Now on to the JDK.  This is where things got sticky.  Despite all of hard work of the OpenJDK team, there are still some applications that won't build with it. And, due to licensing restrictions from Oracle, I can't bundle the Oracle JDK with each VM. So, to test the VM, I had to install the Oracle JDK, compile my test application (Apache Karaf), and then uninstall the JDK and point the path and JAVA_HOME environment variables back to OpenJDK.  OpenJDK is a perfectly fine JVM for most developers. But for folks developing applications like Hadoop, Accumulo, etc, the Oracle JDK is really necessary.  If you need it, it is free to download and use, but not free to distribute.

So, back to distributing the VM.  Currently, the VM is completed. However, I'd have to pay $$ in order to get the 3 Gigabyte file hosted.  As such, it is sitting on my hard-drive awaiting some generous donor of bandwith to host it. The VM is called "Atraxia Blue" and it is the first of three planned virtual machine offerings. This one's intent is to be a desktop development environment. The next one will take the place of the software hub used by most development teams to host thier ticketing system, Sonar, and central nexus respository.  I'm still researching whether I should also a central Git repository also.  This offering will be called "Atraxia Sienna".  The last VM I will produce will include open-source office automation software and some open-source back-end business tools that are being developed by the Apache Software foundation.
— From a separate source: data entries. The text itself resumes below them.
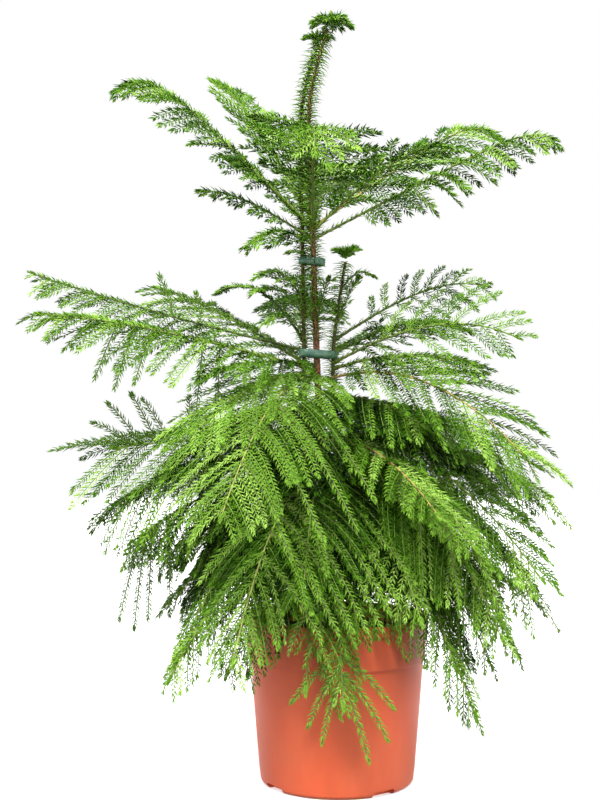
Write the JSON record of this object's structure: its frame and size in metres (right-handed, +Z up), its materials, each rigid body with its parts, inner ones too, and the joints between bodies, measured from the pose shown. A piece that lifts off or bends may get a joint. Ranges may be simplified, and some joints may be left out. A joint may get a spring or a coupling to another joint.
{
  "type": "potted norfolk island pine",
  "caption": "Potted Norfolk Island pine: a clump of slender stems with tiers of feathery weeping fronds, in a round tapered plastic nursery pot.",
  "frame": {"origin": "middle of the pot's flat underside", "axes": "+Z up along the pot's axis; the plant's best side looks along -Y, with +X to its right as seen from the front"},
  "size_m": [0.6951, 0.5784, 1.0122],
  "materials": {
    "pot_plastic": "terracotta-coloured moulded plastic, satin",
    "soil": "dark moist potting mix",
    "bark": "rough reddish brown bark with old leaf bases",
    "green_bark": "tan to yellow-green bark of young boughs",
    "needles": "soft green needles, satin",
    "tie_plastic": "blue-green plastic tie, slightly glossy"
  },
  "bodies": {
    "root": {"pot": "pot_plastic", "soil": "soil", "trunk": "bark", "left_stem": "bark", "right_stem": "bark", "upper_tie": "tie_plastic", "lower_tie": "tie_plastic", "leader_tuft": "needles", "low_back_foliage": "needles", "low_back_left_foliage": "needles", "low_back_right_foliage": "needles", "low_centre_right_foliage": "needles", "low_front_left_bough": "green_bark", "low_front_left_foliage": "needles", "low_front_right_bough": "green_bark", "low_front_right_foliage": "needles", "low_left_foliage": "needles", "low_right_back_foliage": "needles", "low_right_bough": "green_bark", "low_right_foliage": "needles", "middle_back_foliage": "needles", "middle_back_left_foliage": "needles", "middle_back_right_foliage": "needles", "middle_left_bough": "green_bark", "middle_left_foliage": "needles", "middle_left_low_bough": "green_bark", "middle_left_low_foliage": "needles", "middle_left_twig_bough": "green_bark", "middle_left_twig_foliage": "needles", "middle_right_bough": "green_bark", "middle_right_foliage": "needles", "middle_right_low_bough": "green_bark", "middle_right_low_foliage": "needles", "right_tuft": "needles", "skirt_back_foliage": "needles", "skirt_back_left_foliage": "needles", "skirt_back_right_foliage": "needles", "skirt_front_foliage": "needles", "skirt_front_left_foliage": "needles", "skirt_front_right_foliage": "needles", "skirt_left_back_foliage": "needles", "skirt_left_foliage": "needles", "skirt_left_front_foliage": "needles", "skirt_right_back_foliage": "needles", "skirt_right_foliage": "needles", "skirt_right_front_foliage": "needles", "top_back_bough": "green_bark", "top_back_foliage": "needles", "top_back_left_bough": "green_bark", "top_back_left_foliage": "needles", "top_front_bough": "green_bark", "top_front_foliage": "needles", "top_left_bough": "green_bark", "top_left_foliage": "needles", "top_left_low_bough": "green_bark", "top_left_low_foliage": "needles", "top_right_bough": "green_bark", "top_right_foliage": "needles", "top_right_low_bough": "green_bark", "top_right_low_foliage": "needles"}
  },
  "joints": []
}
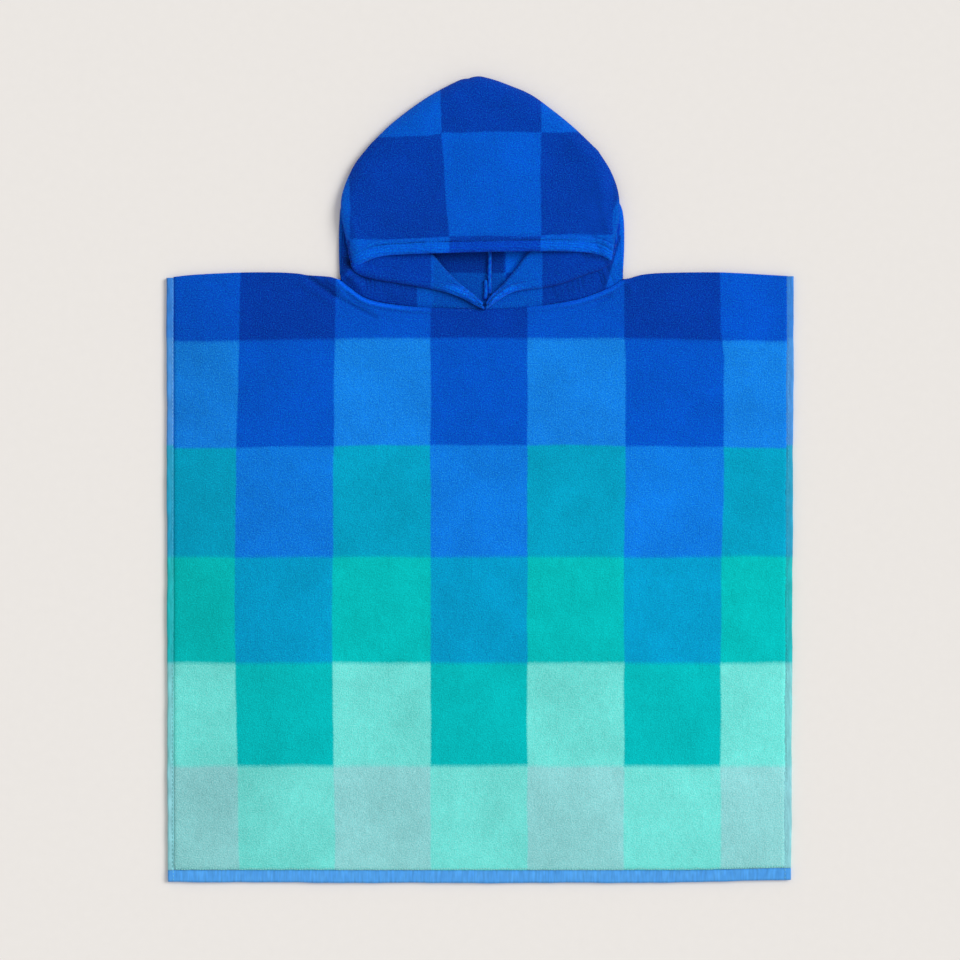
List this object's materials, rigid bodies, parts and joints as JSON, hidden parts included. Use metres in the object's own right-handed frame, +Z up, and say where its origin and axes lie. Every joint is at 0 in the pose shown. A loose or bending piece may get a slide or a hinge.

This one will be called "Atraxia Pointy-Hair". I'm open to a different name though, if someone wants to suggest one.

The final goal in all of this is to have a suite of completely open-source virtual appliances a small team or company can use to stand up a complete business, fully configured out-of-the-box. 

Oh and thanks to my daughter for coming up with a new motto for Atraxia Technologies: "The Cloud, only Fluffier".